Desear

Alguna vez escuché decir que desear es la mejor manera de tener. Hoy pienso que hay que tener cuidado con todo lo que se desea.

Acostada en el sofá azul de mi casa, mirando el techo como me gusta hacer en los momentos en los que quiero entregarme a los pensamientos más absurdos, me pregunto: ¿qué pasaría si se cumpliera todo lo que he deseado en la vida? Primero, sonrío. Me imagino recorriendo los pasillos de aquel periódico de fama internacional, entrevistando a personajes jamás contemplados y escribiendo durante largas y largas horas mientras muchos animales caminan cerca de mi casa. Luego, la sensación se vuelve insoportable y quiero salirme de la hipnosis que, de manera inocente, me he provocado.

Recuerdo al exnovio aquel a quien le deseé soledad infinita luego de sentirme engañada, también a la compañera de trabajo que quise que lo perdiera todo, a mi madre el día en el que, adolescente, le dije que soñaba que se fuera de la casa. Pienso en mi padre cuando deseé que se muriera, en aquel día que dije: “Ojalá me quiebre un pie para no tener que ir a esa reunión”, y en mi compañero de vida a quien visceralmente le he deseado la desgracia durante algunas de las más absurdas peleas que tenemos las parejas.

Hace poco escuché a Daniel Tubau, quien fue mi profesor de guion en la Escuela de Cine y Televisión de San Antonio de los Baños, en Cuba, hablar de la maldición griega, aquella que dice: “Ojalá se te cumpla todo lo que deseas”, una expresión que parece en principio un sueño; pero, luego una condena.

¿Se han imaginado qué pasaría si a uno se le cumple todo lo que desea en la vida? He hecho el ejercicio durante semanas y, por más que me precie de mi bondad, respondo a él con relativo temor. ¿Las razones? Han sido más las cosas malas que he deseado para la vida de los otros que las buenas y no me siento orgullosa de lo que escribo.
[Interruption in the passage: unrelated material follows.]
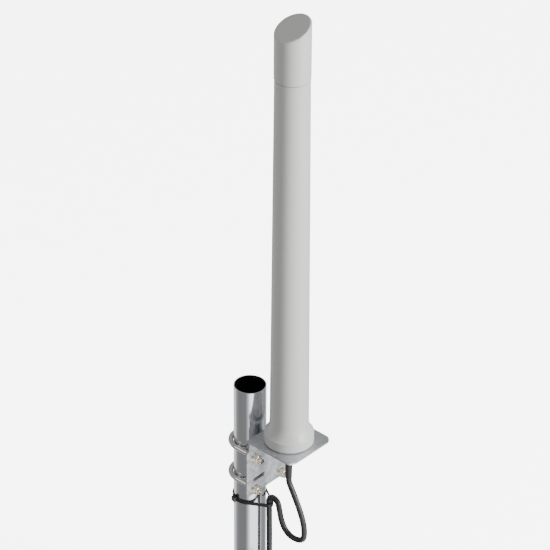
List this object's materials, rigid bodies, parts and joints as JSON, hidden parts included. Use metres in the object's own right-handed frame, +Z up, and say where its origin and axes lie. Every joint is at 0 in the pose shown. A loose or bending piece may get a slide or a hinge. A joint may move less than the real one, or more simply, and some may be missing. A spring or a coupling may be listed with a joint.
{
  "type": "omnidirectional antenna",
  "caption": "Vertical omnidirectional antenna: tapered radome with slanted cap on an angle bracket, clamped by U-bolts to a mast stub, with its coaxial downlead.",
  "frame": {"origin": "centre of the mast's foot, on the mast's axis", "axes": "+Z up along the mast, +X from the mast's axis to the radome's axis"},
  "size_m": [0.1593, 0.143, 1.1539],
  "materials": {
    "mast_metal": "bright",
    "bracket_metal": "satin",
    "saddle_metal": "satin",
    "rod_metal": "bright",
    "nut_metal": "warm plated",
    "radome_plastic": "satin",
    "cap_plastic": "satin",
    "seal_rubber": "matt",
    "inner_plastic": "satin",
    "connector_metal": "nickel plated",
    "insulator_plastic": "satin",
    "contact_brass": "plated",
    "cable_jacket": "satin",
    "tie_plastic": "satin",
    "board_laminate": "satin",
    "foam": "matt",
    "boot_rubber": "matt"
  },
  "bodies": {
    "mast": {"mast": "mast_metal"},
    "antenna": {"bracket": "bracket_metal", "saddle_upper": "saddle_metal", "saddle_lower": "saddle_metal", "u_bolt_nuts": "nut_metal", "u_bolt_washers": "rod_metal", "u_bolt_spring_washers": "rod_metal", "radome_tube": "radome_plastic", "radome_cap": "cap_plastic", "cap_seal": "seal_rubber", "base_gasket": "seal_rubber", "base_plug": "inner_plastic", "base_o_ring": "seal_rubber", "base_screws": "rod_metal", "base_screw_washers": "rod_metal", "coax_jack": "connector_metal", "jack_insulator": "insulator_plastic", "jack_contact": "contact_brass", "jack_lock_washer": "connector_metal", "jack_nut": "connector_metal", "near_boot": "boot_rubber", "near_plug_body": "connector_metal", "near_plug_insulator": "insulator_plastic", "near_plug_contact": "contact_brass", "far_boot": "boot_rubber", "far_plug_body": "connector_metal", "far_plug_insulator": "insulator_plastic", "far_plug_contact": "contact_brass", "cable": "cable_jacket", "cable_coil": "cable_jacket", "cable_tail": "cable_jacket", "cable_tie": "tie_plastic", "coil_mast_tie": "tie_plastic", "coil_ties": "tie_plastic", "radiator_board": "board_laminate", "radiator_elements": "contact_brass", "board_spacers": "foam", "board_holder": "inner_plastic", "feed_coax": "connector_metal"},
    "u_bolt_upper": {"u_bolt_upper": "rod_metal"},
    "u_bolt_lower": {"u_bolt_lower": "rod_metal"},
    "near_coupling": {"near_coupling_nut": "connector_metal"},
    "far_coupling": {"far_coupling_nut": "connector_metal"}
  },
  "joints": [
    {"name": "antenna_swivel", "type": "hinge", "parent": "mast", "child": "antenna", "pos_m": [0, 0, 0.3715], "axis": [0, 0, 1], "continuous": true},
    {"name": "upper_clamp_slide", "type": "slide", "parent": "antenna", "child": "u_bolt_upper", "axis": [-1, 0, 0], "range_m": [0, 0.006]},
    {"name": "lower_clamp_slide", "type": "slide", "parent": "antenna", "child": "u_bolt_lower", "axis": [-1, 0, 0], "range_m": [0, 0.006]},
    {"name": "near_coupling_spin", "type": "hinge", "parent": "antenna", "child": "near_coupling", "pos_m": [0.08, 0, 0.4195], "axis": [0, 0, 1], "continuous": true},
    {"name": "far_coupling_spin", "type": "hinge", "parent": "antenna", "child": "far_coupling", "pos_m": [0.077, 0, 0.0165], "axis": [0, 0, 1], "continuous": true}
  ]
}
En su libro El amante del volcán, la escritora estadounidense Susan Sontag, escribe: “El deseo exige su perpetuación ad infinitum”, es decir, que nunca se acaba. Podemos desear para bien o para mal y cada vez estoy más convencida de que cada uno de esos pensamientos incluye una carga de energía capaz de hacerse realidad. Una bola de fuego que está en nuestras manos y que, por lo tanto, tenemos la capacidad de controlar.
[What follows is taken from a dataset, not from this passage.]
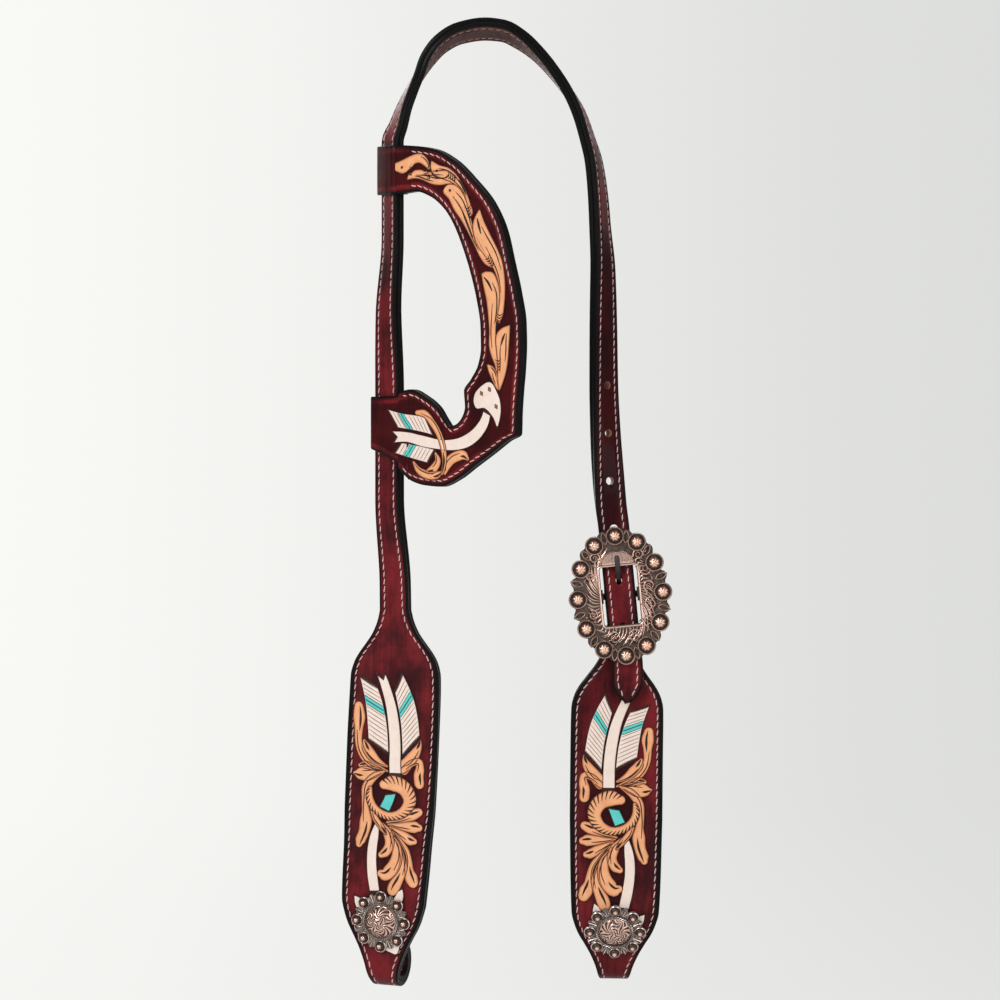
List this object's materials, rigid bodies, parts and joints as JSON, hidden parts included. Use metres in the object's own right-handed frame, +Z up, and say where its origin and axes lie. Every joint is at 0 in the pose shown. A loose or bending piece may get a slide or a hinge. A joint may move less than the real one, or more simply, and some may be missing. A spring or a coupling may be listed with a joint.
{
  "type": "western headstall",
  "caption": "Doubled leather headstall with a crown strap, sliding ear piece, buckled cheek piece and screwed bit loops.",
  "frame": {"origin": "underside of the crown strap at the top of its arch, where it lies on the horse's poll", "axes": "+Z up, -Y is the front that faces the viewer, +X to the viewer's right as the headstall hangs"},
  "size_m": [0.169, 0.1047, 0.4963],
  "materials": {
    "burgundy_leather": "oxblood dyed leather, semi-gloss",
    "ear_leather": "oxblood dyed leather, semi-gloss",
    "black_lining": "black painted edges and lining, satin",
    "antique_gunmetal": "engraved, antiqued dark in the recesses",
    "antique_copper": "polished high spots on antiqued copper",
    "worn_steel": "worn"
  },
  "bodies": {
    "crown": {"crown_strap_face": "burgundy_leather", "crown_strap_liner": "black_lining", "buckle_frame": "antique_gunmetal", "heel_bar": "worn_steel", "left_concho": "antique_gunmetal", "left_concho_dome": "antique_copper", "left_concho_post": "worn_steel", "left_concho_screw": "worn_steel", "left_concho_berry_1": "antique_copper", "left_concho_berry_2": "antique_copper", "left_concho_berry_3": "antique_copper", "left_concho_berry_4": "antique_copper", "left_concho_berry_5": "antique_copper", "left_concho_berry_6": "antique_copper", "left_concho_berry_7": "antique_copper", "left_concho_berry_8": "antique_copper", "buckle_berry_01": "antique_copper", "buckle_berry_02": "antique_copper", "buckle_berry_03": "antique_copper", "buckle_berry_04": "antique_copper", "buckle_berry_05": "antique_copper", "buckle_berry_06": "antique_copper", "buckle_berry_07": "antique_copper", "buckle_berry_08": "antique_copper", "buckle_berry_09": "antique_copper", "buckle_berry_10": "antique_copper", "buckle_berry_11": "antique_copper", "buckle_berry_12": "antique_copper"},
    "ear_piece": {"ear_piece_face": "ear_leather", "ear_piece_liner": "black_lining", "upper_ear_loop": "ear_leather", "lower_ear_loop": "ear_leather"},
    "right_cheek": {"right_cheek_face": "burgundy_leather", "right_cheek_liner": "black_lining", "right_concho": "antique_gunmetal", "right_concho_dome": "antique_copper", "right_concho_post": "worn_steel", "right_concho_screw": "worn_steel", "right_concho_berry_1": "antique_copper", "right_concho_berry_2": "antique_copper", "right_concho_berry_3": "antique_copper", "right_concho_berry_4": "antique_copper", "right_concho_berry_5": "antique_copper", "right_concho_berry_6": "antique_copper", "right_concho_berry_7": "antique_copper", "right_concho_berry_8": "antique_copper"},
    "tongue": {"buckle_tongue": "worn_steel"}
  },
  "joints": [
    {"name": "ear_piece_slide", "type": "slide", "parent": "crown", "child": "ear_piece", "axis": [0, 0, -1], "range_m": [0, 0.02]},
    {"name": "right_cheek_swing", "type": "hinge", "parent": "crown", "child": "right_cheek", "pos_m": [0.06926, 0.00901, -0.28753], "axis": [0.9954, 0, 0.0958], "range_deg": [0, 60]},
    {"name": "tongue_lift", "type": "hinge", "parent": "crown", "child": "tongue", "pos_m": [0.06926, 0.00901, -0.28753], "axis": [0.9954, 0, 0.0958], "range_deg": [0, 8]}
  ]
}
¿Qué tal si elevamos nuestra imaginación moral para desearle cosas buenas aún a las personas con las que menos compartimos ideas y pensamientos? Puede que la propuesta parezca sacada de un libro colorido de sueños rosas para muchos; pero, si cambiamos nuestros deseos, tal vez podamos terminar tocando de alguna forma nuestro corazón, construyendo un mundo más compasivo y sobre todo comprendiendo que hay que tener mucho cuidado con lo que se desea porque puede cumplirse en el camino.
Como bien lo expresó Víctor Hugo, “el hombre tiene el amor por ala, y el deseo por yugo”.